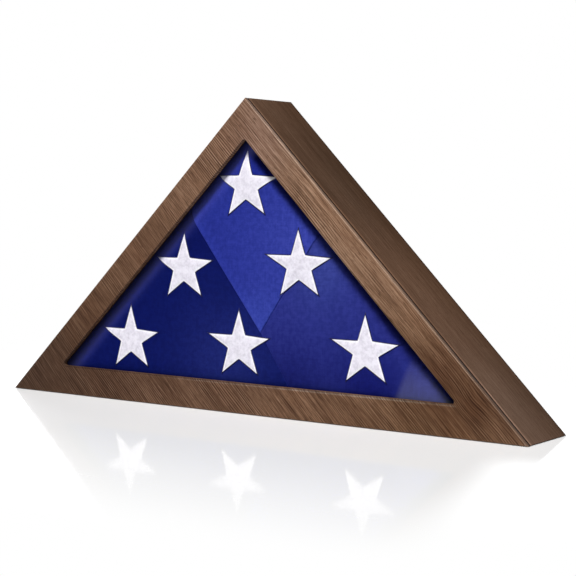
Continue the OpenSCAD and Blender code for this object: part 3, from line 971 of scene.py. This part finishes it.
def add_fold(name, cloth, level, roll, folded, shade, spots=(), pressed=None, hidden=(), depth=1):
    """One layer, at the front or, with a depth of -1, at the back.

    Its folded edges roll in by one layer, and hidden ones are plain. The spots and the
    pressed fold, painted sheen along it, are those of the cotton.
    """
    bm = face_sheet(SHEET_STEP)
    if depth < 0:
        bmesh.ops.reverse_faces(bm, faces=bm.faces)
    reach = INNER_SLOPE - SHEET_PLAY * DIAG
    for point, way in (
        ((0, INNER_BASE + SHEET_PLAY), (1, 0)),
        ((reach, 0), (-1 / DIAG, 1 / DIAG)),
        ((-reach, 0), (-1 / DIAG, -1 / DIAG)),
        *hidden,
        *folded,
    ):
        cut(bm, point, way)
    for point, way in folded:
        for share in ROLL_STEPS:
            cut(bm, beside(point, way, share * roll), way, drop=False)
    for v in bm.verts:
        x, z = v.co.x, v.co.z
        wave = noise.noise(Vector((x * 14, z * 14, level * 3000))) * 0.25 * MM
        inward = fall_at(x, z) + wave
        for point, way in folded:
            near = left_of(point, way, x, z) / roll
            if near < 1:
                inward += roll * (1 - math.sqrt(max(0.0, 1 - (1 - near) ** 2)))
        v.co.y = level + depth * inward
    material = finish(cloth, lambda look: cotton(look, shade, spots, pressed))
    obj = piece(name, bm, "case", material, (), 180)
    thick = obj.modifiers.new("Thickness", "SOLIDIFY")
    thick.thickness = SHEET_THICKNESS
    thick.offset = -1


class FLAGCASE_OT_folds(PieceOperator, bpy.types.Operator):
    """Outer folds of the flag: the left and right folds, and the flap that lies on both"""

    bl_idname = "flagcase.folds"
    bl_label = "Flag folds"

    def execute(self, context):
        flag = context.scene.flag_case_flag
        up_left, down_left, down_right = (
            (-way[0], -way[1]) for way in (LOWER_FOLD, RIGHT_FOLD, LEFT_FOLD)
        )
        add_fold(
            "flag_right_fold", "right fold cotton", RIGHT_FOLD_Y, flag.layer, [],
            flag.right_cloth, RIGHT_FOLD_SPOTS,
            hidden=[(beside(FLAP_TIP, LOWER_FOLD, -UNDER_LEFT_FOLD), LOWER_FOLD),
                    (beside(FLAP_TIP, down_left, -UNDER_FLAP), down_left)],
        )
        add_fold(
            "flag_left_fold", "left fold cotton", LEFT_FOLD_Y, LEFT_FOLD_ROLL,
            [((FLAP_TIP[0] + 0.3 * MM, FLAP_TIP[1]), up_left)],
            flag.left_cloth, LEFT_FOLD_SPOTS,
        )
        add_fold(
            "flag_flap", "flap cotton", FLAP_Y, flag.layer,
            [(FLAP_TIP, down_right), (FLAP_TIP, RIGHT_FOLD)], flag.flap_cloth, FLAP_SPOTS,
            # painted sheen along the flap's left folded edge
            pressed=(FLAP_TIP, down_right, 14 * MM, (1.2, 1.2, 1.15)),
        )
        add_fold("flag_back", "back cotton", BACK_Y, flag.layer, [], flag.left_cloth, depth=-1)
        add_fold(
            "flag_back_tuck", "tuck cotton", BACK_TUCK_Y, flag.layer, [BACK_TUCK],
            flag.flap_cloth, depth=-1,
        )
        return {"FINISHED"}


# Middles of the stars in the face, from the top down, and a star's tips about its middle,
# from the top one on round by the left, pulled about a little by the stitching
STARS_MM = ((-3.1, 235.3), (-84.2, 147.5), (63.4, 155.1), (-156.8, 67.3), (-10.3, 69.7),
            (143.3, 73.5))
STAR_TIPS_MM = ((-0.5, 36.8), (-39.8, 10.4), (-21.3, -29.5), (23.7, -28.1), (37.6, 9.2))
STAR_THICKNESS = 0.7 * MM
STAR_DOME = 5 * MM  # from a star's outline to where its rise ends
STAR_RISE_MM = (0.35, 0.3, 0.25)  # at the outline, over the hem and over the dome
# Places about a point of a star whose mean depth it is pressed to, and how far behind the
# cloth right under it the point may then lie
PRESSED_MM = ((0, 0), (3, 0), (-3, 0), (0, 3), (0, -3), (5, 5), (-5, 5), (5, -5), (-5, -5))
MOST_SUNK = 0.3 * MM


def off_side(at, start, end):
    """Distance of a place from a straight side."""
    side = end - start
    share = max(0, min(1, (at - start).dot(side) / side.length_squared))
    return (at - start - side * share).length


def add_star(stars, x, z, flag, under):
    """One star with domed arms and a hem, pressed on to the cloth under it."""
    bm = bmesh.new()
    ring = bmesh.ops.create_circle(bm, cap_ends=True, radius=1, segments=10)["verts"]
    tips = [Vector(tip) * (flag.star_size * MM) for tip in STAR_TIPS_MM]
    corners = []
    for i, tip in enumerate(tips):
        corners += [tip, tips[(i + 3) % 5] * -flag.star_waist]

    def inset(at):
        """How far a place lies inside the star's outline."""
        return min(off_side(at, *side) for side in zip(corners, corners[1:] + corners[:1]))

    grown = 1 + flag.star_shadow_hem / inset(Vector((0, 0)))
    corners = [corner * grown for corner in corners]
    for v, corner in zip(ring, corners):
        v.co = corner.to_3d()
    bmesh.ops.poke(bm, faces=bm.faces)
    layer = bm.loops.layers.uv.new("stitch")
    for face in bm.faces:
        arm = max((v.co for v in face.verts), key=lambda c: c.length).normalized()
        for loop in face.loops:
            co = loop.vert.co
            loop[layer].uv = (co.dot(arm), arm.x * co.y - arm.y * co.x)
    bmesh.ops.subdivide_edges(bm, edges=bm.edges, cuts=9, use_grid_fill=True)
    bmesh.ops.triangulate(bm, faces=bm.faces)
    rim = bm.verts.layers.float.new("rim")
    for v in bm.verts:
        v[rim] = inside = inset(v.co.to_2d())
        low, over_hem, over_dome = STAR_RISE_MM
        over_hem *= min(1, inside / max(flag.star_shadow_hem, SAME_PLACE))
        over_dome *= min(1, inside / STAR_DOME)
        v.co.z = (low + over_hem + over_dome) * MM
    turn = Matrix.Rotation(math.radians(90), 3, "X")
    bmesh.ops.rotate(bm, verts=bm.verts, matrix=turn)
    bmesh.ops.translate(bm, verts=bm.verts, vec=(x, 0, z))
    for v in bm.verts:
        depths = []
        for a, b in PRESSED_MM:
            before = Vector((v.co.x + a * MM, FLAG_LOW.y - 0.1, v.co.z + b * MM))
            hit = under.ray_cast(before, Vector(DEEP))[0]
            depths.append(hit.y if hit else PANE_BACK + 2 * MM)
        v.co.y += min(sum(depths) / len(depths), depths[0] + MOST_SUNK)
    bmesh.ops.solidify(bm, geom=bm.faces[:], thickness=STAR_THICKNESS)
    bmesh.ops.recalc_face_normals(bm, faces=bm.faces)
    mesh = bpy.data.meshes.new("work")
    bm.to_mesh(mesh)
    bm.free()
    stars.from_mesh(mesh)
    bpy.data.meshes.remove(mesh)


class FLAGCASE_OT_stars(PieceOperator, bpy.types.Operator):
    """Embroidered stars, laid on the folds in satin stitch"""

    bl_idname = "flagcase.stars"
    bl_label = "Stars"

    def execute(self, context):
        flag = context.scene.flag_case_flag
        material = finish(
            "star thread", lambda look: satin_stitch(look, flag.star_thread, flag.star_shadow_hem)
        )
        cloth = bmesh.new()
        for name in ("flag_right_fold", "flag_left_fold", "flag_flap"):
            cloth.from_mesh(bpy.data.objects[name].data)
        under = BVHTree.FromBMesh(cloth)
        cloth.free()
        stars = bmesh.new()
        for x, z in STARS_MM:
            add_star(stars, x * MM, z * MM, flag, under)
        obj = piece("flag_stars", stars, "case", material, (), 180)
        return {"FINISHED"}


class FLAGCASE_OT_apex_block(PieceOperator, bpy.types.Operator):
    """Block in the apex with the catch magnets"""

    bl_idname = "flagcase.apex_block"
    bl_label = "Apex block and catch"

    def execute(self, context):
        pine = finish(
            "pine",
            lambda look: raw_wood(
                look, LEVEL, UPRIGHT, DEEP, (tone(206, 168, 118), tone(160, 112, 66))
            ),
        )
        eased_node("apex_block", "case", pine, easing=0.25 * MM, least=35)
        eased_node("catch_magnets", "case", metal("nickel"), easing=0.25 * MM)
        eased_node("door_strikes", "door", metal("zinc steel"), easing=0.12 * MM)
        return {"FINISHED"}


class FLAGCASE_OT_hanger(PieceOperator, bpy.types.Operator):
    """Keyhole hanger and its screws"""

    bl_idname = "flagcase.hanger"
    bl_label = "Keyhole hanger"

    def execute(self, context):
        steel = metal("zinc steel")
        eased_node("keyhole_hanger", "case", steel, easing=0.15 * MM)
        dress(steel, "hanger_screws")
        return {"FINISHED"}


class FLAGCASE_OT_hinges(PieceOperator, bpy.types.Operator):
    """Butt hinges with their pins, screws and rivets"""

    bl_idname = "flagcase.hinges"
    bl_label = "Hinges"

    def execute(self, context):
        brass = metal("hinge brass")
        for side in ("left", "right"):
            for part, body in (("case_leaf", "case"), ("door_leaf", "door"), ("pin", "case")):
                eased_node(
                    f"{side}_hinge_{part}", body, brass, easing=0.12 * MM, least=50
                )
        dress(metal("dull brass"), "hinge_case_screws", "hinge_door_rivets")
        return {"FINISHED"}


class FLAGCASE_OT_door(PieceOperator, bpy.types.Operator):
    """Rear door with its lining"""

    bl_idname = "flagcase.door"
    bl_label = "Rear door"

    def execute(self, context):
        board = finish("pressed board", pressed_board)
        eased_node("back_door", "door", board, easing=0.3 * MM)
        lining = finish("black felt", felt)
        eased_node("door_lining", "door", lining, easing=0.3 * MM)
        return {"FINISHED"}


class FLAGCASE_OT_bumpers(PieceOperator, bpy.types.Operator):
    """Rubber bumpers that keep the case off the wall"""

    bl_idname = "flagcase.bumpers"
    bl_label = "Wall bumpers"

    def execute(self, context):
        black = finish("black rubber", rubber)
        eased_node("wall_bumpers", "case", black, easing=0.35 * MM, segments=3)
        return {"FINISHED"}


LAMP_AIM = (0.0, 0, 0.12)
FLOOR_GAP = 0.3 * MM  # from the case's foot to the floor
FLOOR_HALF = 12
FOOT = (0.33, 0.045)  # half the width and depth of the case's foot


def add_camera(settings):
    """Camera turned about its target, then moved back from it."""
    turn = Matrix.Rotation(math.radians(settings.azimuth), 4, "Z")
    turn @= Matrix.Rotation(math.radians(90 - settings.elevation), 4, "X")
    turn @= Matrix.Rotation(math.radians(settings.roll), 4, "Z")
    back = Matrix.Translation((0, 0, settings.distance))
    data = bpy.data.cameras.new("camera")
    data.sensor_width = 36
    data.lens = settings.lens
    data.clip_start, data.clip_end = 0.05, 100
    obj = linked("camera", data)
    obj.matrix_world = Matrix.Translation(settings.target) @ turn @ back
    bpy.context.scene.camera = obj


def add_surroundings(settings):
    """Even light from all round, which is white where the camera sees it."""
    world = bpy.data.worlds.new("surroundings")
    bpy.context.scene.world = world
    look = Look(world)
    lit, white = (
        look.node("ShaderNodeBackground", inputs={"Color": (1, 1, 1), "Strength": strength})
        for strength in (settings.ambient, 1.0)
    )
    look.node("ShaderNodeOutputWorld", inputs={"Surface": look.blended(seen(look), lit, white)})


def add_floor():
    """Wide floor right under the case."""
    bm = bmesh.new()
    bmesh.ops.create_grid(bm, x_segments=8, y_segments=8, size=FLOOR_HALF)
    bmesh.ops.translate(bm, verts=bm.verts, vec=(0, 0, -FLOOR_GAP))
    obj = object_of("floor", bm)
    obj.data.materials.append(finish("floor", polished_floor))


def polished_floor(look):
    """Pale polished floor that mirrors the case faintly close to it."""
    x, y = look.along(LEVEL), look.along(DEEP)
    past_x, past_y = ((abs(a) - half).math("MAXIMUM", 0) for a, half in zip((x, y), FOOT))
    away = (past_x * past_x + past_y * past_y).math("SQRT")
    looked_at = seen(look)
    shade = look.mix(looked_at, (0.35, 0.35, 0.35), (0.8, 0.8, 0.8))
    matt = look.principled(Base_Color=shade, Roughness=0.9, Specular_IOR_Level=0.0)
    white = look.emission()
    near = look.blended(looked_at * 0.1, matt, white)
    body = look.blended(looked_at * away.rising(0.02, 0.4), near, white)
    mirror = look.principled(Base_Color=(1.0, 1.0, 1.0), Metallic=1.0, Roughness=0.06)
    faint = away.rising(0.0, 0.08, 0.25, 0.28) * away.falling(0.14, 0.48)
    right = x + y * 0.31
    faint = faint * (1 - right.rising(0.27, 0.32) * away.rising(0.03, 0.12))
    look.surface(look.blended(faint, body, mirror))


def add_lamp(name, place, size, power):
    """Round lamp that is aimed at the case."""
    data = bpy.data.lights.new(name, "AREA")
    data.shape = "DISK"
    data.size = size
    data.energy = power
    obj = linked(name, data)
    turn = (Vector(LAMP_AIM) - Vector(place)).to_track_quat("-Z", "Y")
    obj.matrix_world = Matrix.Translation(place) @ turn.to_matrix().to_4x4()


class FLAGCASE_OT_stage(PieceOperator, bpy.types.Operator):
    """Camera, lamps, pale floor and pale surroundings"""

    bl_idname = "flagcase.stage"
    bl_label = "Stage"

    def execute(self, context):
        settings = context.scene.flag_case_stage
        context.scene.view_settings.view_transform = "Standard"
        add_camera(settings)
        add_surroundings(settings)
        add_floor()
        add_lamp("key", (0.57, -1.73, 2.98), 1.1, settings.key_power)
        add_lamp("back", (-2.3, 2.2, 1.0), 1.2, settings.back_power)
        return {"FINISHED"}


PROPERTY_GROUPS = {
    "flag_case_wood": FlagCaseWood,
    "flag_case_flag": FlagCaseFlag,
    "flag_case_stage": FlagCaseStage,
}
OPERATORS = (
    FLAGCASE_OT_front_panel,
    FLAGCASE_OT_boards,
    FLAGCASE_OT_glazing,
    FLAGCASE_OT_bundle,
    FLAGCASE_OT_folds,
    FLAGCASE_OT_stars,
    FLAGCASE_OT_apex_block,
    FLAGCASE_OT_hanger,
    FLAGCASE_OT_hinges,
    FLAGCASE_OT_door,
    FLAGCASE_OT_bumpers,
    FLAGCASE_OT_stage,
)


class FLAGCASE_PT_panel(bpy.types.Panel):
    """Lists the sizes, the colours and the pieces"""

    bl_idname = "FLAGCASE_PT_panel"
    bl_label = "Folded flag display case"
    bl_space_type = "VIEW_3D"
    bl_region_type = "UI"
    bl_category = "Flag Case"

    def draw(self, context):
        column = self.layout.column()
        for operator in OPERATORS:
            column.operator(operator.bl_idname)
        for name, group in PROPERTY_GROUPS.items():
            column.label(text=group.__doc__)
            for key in group.__annotations__:
                column.prop(getattr(context.scene, name), key)


CLASSES = (*PROPERTY_GROUPS.values(), *OPERATORS, FLAGCASE_PT_panel)


def register():
    for cls in CLASSES:
        bpy.utils.register_class(cls)
    for name, group in PROPERTY_GROUPS.items():
        setattr(bpy.types.Scene, name, PointerProperty(type=group))


def unregister():
    for name in PROPERTY_GROUPS:
        delattr(bpy.types.Scene, name)
    for cls in reversed(CLASSES):
        bpy.utils.unregister_class(cls)


def main():
    register()
    for operator in OPERATORS:
        group, name = operator.bl_idname.split(".")
        getattr(getattr(bpy.ops, group), name)()


if __name__ == "__main__":
    main()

+ + + + + + +

- **REQUIRED WORK**
Within the data above, pick out all lines holding the word "part".

- **WRITTEN ANSWER**
Continue the OpenSCAD and Blender code for this object: part 3, from line 971 of scene.py. This part finishes it.
            for part, body in (("case_leaf", "case"), ("door_leaf", "door"), ("pin", "case")):
                    f"{side}_hinge_{part}", body, brass, easing=0.12 * MM, least=50